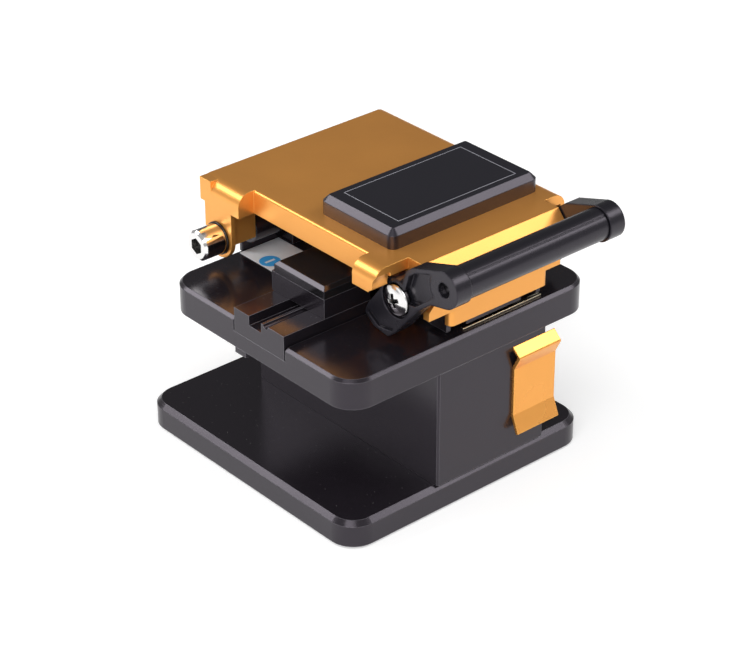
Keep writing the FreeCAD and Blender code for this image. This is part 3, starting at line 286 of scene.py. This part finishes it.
def build_grain_group():
    """Fine blasted grain: a height for bump and a slow variation for colour and roughness."""
    group, start, end = new_group(
        "blasted_grain",
        [("Grain", "NodeSocketFloat", 9000.0), ("Cloud", "NodeSocketFloat", 60.0)],
        [("Height", "NodeSocketFloat"), ("Variation", "NodeSocketFloat")],
    )
    where = add(group, "ShaderNodeTexCoord")
    grain = add(group, "ShaderNodeTexNoise", sockets={"Detail": 3.0, "Roughness": 0.6})
    cloud = add(group, "ShaderNodeTexNoise", sockets={"Detail": 4.0, "Roughness": 0.55})
    link = group.links.new
    for noise, label in ((grain, "Grain"), (cloud, "Cloud")):
        link(where.outputs["Object"], noise.inputs["Vector"])
        link(start.outputs[label], noise.inputs["Scale"])
    link(grain.outputs["Fac"], end.inputs["Height"])
    link(cloud.outputs["Fac"], end.inputs["Variation"])
    return group


def build_dust_group():
    """Sparse specks of dust that settle on faces turned upwards."""
    group, start, end = new_group(
        "settled_dust",
        [("Scale", "NodeSocketFloat", 900.0), ("Amount", "NodeSocketFloat", 0.08)],
        [("Dust", "NodeSocketFloat")],
    )
    where = add(group, "ShaderNodeTexCoord")
    cells = add(group, "ShaderNodeTexVoronoi", feature="F1", sockets={"Randomness": 1.0})
    near = add(group, "ShaderNodeMath", operation="LESS_THAN")
    up = add(group, "ShaderNodeSeparateXYZ")
    geometry = add(group, "ShaderNodeNewGeometry")
    mask = add(group, "ShaderNodeMath", operation="MULTIPLY", use_clamp=True)
    link = group.links.new
    link(where.outputs["Object"], cells.inputs["Vector"])
    link(start.outputs["Scale"], cells.inputs["Scale"])
    link(cells.outputs["Distance"], near.inputs[0])
    link(start.outputs["Amount"], near.inputs[1])
    link(geometry.outputs["Normal"], up.inputs[0])
    link(near.outputs[0], mask.inputs[0])
    link(up.outputs["Z"], mask.inputs[1])
    link(mask.outputs[0], end.inputs["Dust"])
    return group


def build_recess_group():
    """A mask that is 1 in deep recesses, where light hardly reaches; the finishes use it to paint
    shade there.
    """
    group, start, end = new_group(
        "recess_shade",
        [("Reach", "NodeSocketFloat", 0.0015), ("Strength", "NodeSocketFloat", 1.0)],
        [("Recess", "NodeSocketFloat")],
    )
    hidden = add(group, "ShaderNodeAmbientOcclusion", samples=SHADING_SAMPLES)
    recess = clamped_rest(group, hidden.outputs["AO"], start.outputs["Strength"])
    group.links.new(start.outputs["Reach"], hidden.inputs["Distance"])
    group.links.new(recess, end.inputs["Recess"])
    return group


GROUP_BUILDERS = {
    "softened_edges": build_edge_group,
    "blasted_grain": build_grain_group,
    "settled_dust": build_dust_group,
    "recess_shade": build_recess_group,
}
GROUPS = {}


def node_group(name):
    """The node group of that name, built the first time it is asked for."""
    if name not in GROUPS:
        GROUPS[name] = GROUP_BUILDERS[name]()
    return GROUPS[name]


# ---------------------------------------------------------------- materials


def place_group(tree, name, **sockets):
    """A node that uses one of the node groups; its sockets are given by their labels."""
    return add(tree, "ShaderNodeGroup", node_tree=node_group(name), sockets=sockets)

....

EXERCISE AIM:
Give the data again, exactly as it stands.

RESULT OF THE TASK:
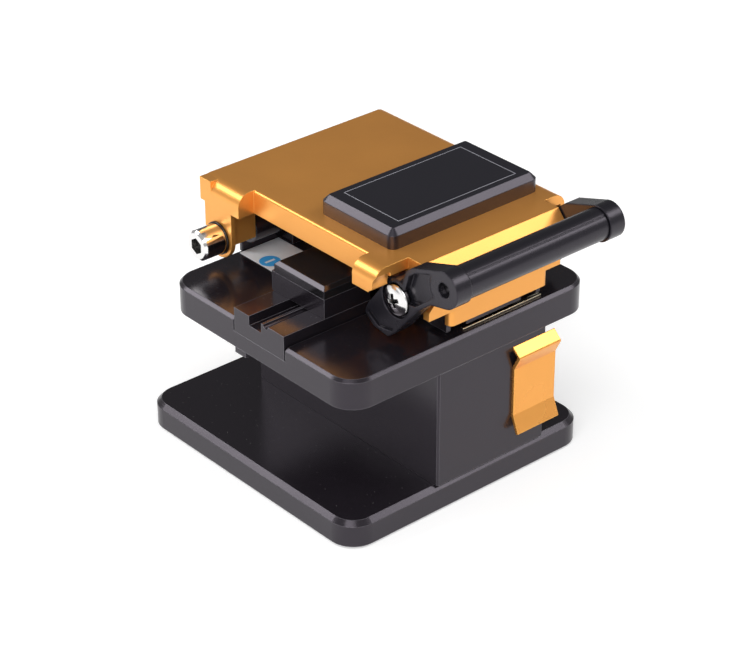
Keep writing the FreeCAD and Blender code for this image. This is part 3, starting at line 286 of scene.py. This part finishes it.
def build_grain_group():
    """Fine blasted grain: a height for bump and a slow variation for colour and roughness."""
    group, start, end = new_group(
        "blasted_grain",
        [("Grain", "NodeSocketFloat", 9000.0), ("Cloud", "NodeSocketFloat", 60.0)],
        [("Height", "NodeSocketFloat"), ("Variation", "NodeSocketFloat")],
    )
    where = add(group, "ShaderNodeTexCoord")
    grain = add(group, "ShaderNodeTexNoise", sockets={"Detail": 3.0, "Roughness": 0.6})
    cloud = add(group, "ShaderNodeTexNoise", sockets={"Detail": 4.0, "Roughness": 0.55})
    link = group.links.new
    for noise, label in ((grain, "Grain"), (cloud, "Cloud")):
        link(where.outputs["Object"], noise.inputs["Vector"])
        link(start.outputs[label], noise.inputs["Scale"])
    link(grain.outputs["Fac"], end.inputs["Height"])
    link(cloud.outputs["Fac"], end.inputs["Variation"])
    return group


def build_dust_group():
    """Sparse specks of dust that settle on faces turned upwards."""
    group, start, end = new_group(
        "settled_dust",
        [("Scale", "NodeSocketFloat", 900.0), ("Amount", "NodeSocketFloat", 0.08)],
        [("Dust", "NodeSocketFloat")],
    )
    where = add(group, "ShaderNodeTexCoord")
    cells = add(group, "ShaderNodeTexVoronoi", feature="F1", sockets={"Randomness": 1.0})
    near = add(group, "ShaderNodeMath", operation="LESS_THAN")
    up = add(group, "ShaderNodeSeparateXYZ")
    geometry = add(group, "ShaderNodeNewGeometry")
    mask = add(group, "ShaderNodeMath", operation="MULTIPLY", use_clamp=True)
    link = group.links.new
    link(where.outputs["Object"], cells.inputs["Vector"])
    link(start.outputs["Scale"], cells.inputs["Scale"])
    link(cells.outputs["Distance"], near.inputs[0])
    link(start.outputs["Amount"], near.inputs[1])
    link(geometry.outputs["Normal"], up.inputs[0])
    link(near.outputs[0], mask.inputs[0])
    link(up.outputs["Z"], mask.inputs[1])
    link(mask.outputs[0], end.inputs["Dust"])
    return group


def build_recess_group():
    """A mask that is 1 in deep recesses, where light hardly reaches; the finishes use it to paint
    shade there.
    """
    group, start, end = new_group(
        "recess_shade",
        [("Reach", "NodeSocketFloat", 0.0015), ("Strength", "NodeSocketFloat", 1.0)],
        [("Recess", "NodeSocketFloat")],
    )
    hidden = add(group, "ShaderNodeAmbientOcclusion", samples=SHADING_SAMPLES)
    recess = clamped_rest(group, hidden.outputs["AO"], start.outputs["Strength"])
    group.links.new(start.outputs["Reach"], hidden.inputs["Distance"])
    group.links.new(recess, end.inputs["Recess"])
    return group


GROUP_BUILDERS = {
    "softened_edges": build_edge_group,
    "blasted_grain": build_grain_group,
    "settled_dust": build_dust_group,
    "recess_shade": build_recess_group,
}
GROUPS = {}


def node_group(name):
    """The node group of that name, built the first time it is asked for."""
    if name not in GROUPS:
        GROUPS[name] = GROUP_BUILDERS[name]()
    return GROUPS[name]


# ---------------------------------------------------------------- materials


def place_group(tree, name, **sockets):
    """A node that uses one of the node groups; its sockets are given by their labels."""
    return add(tree, "ShaderNodeGroup", node_tree=node_group(name), sockets=sockets)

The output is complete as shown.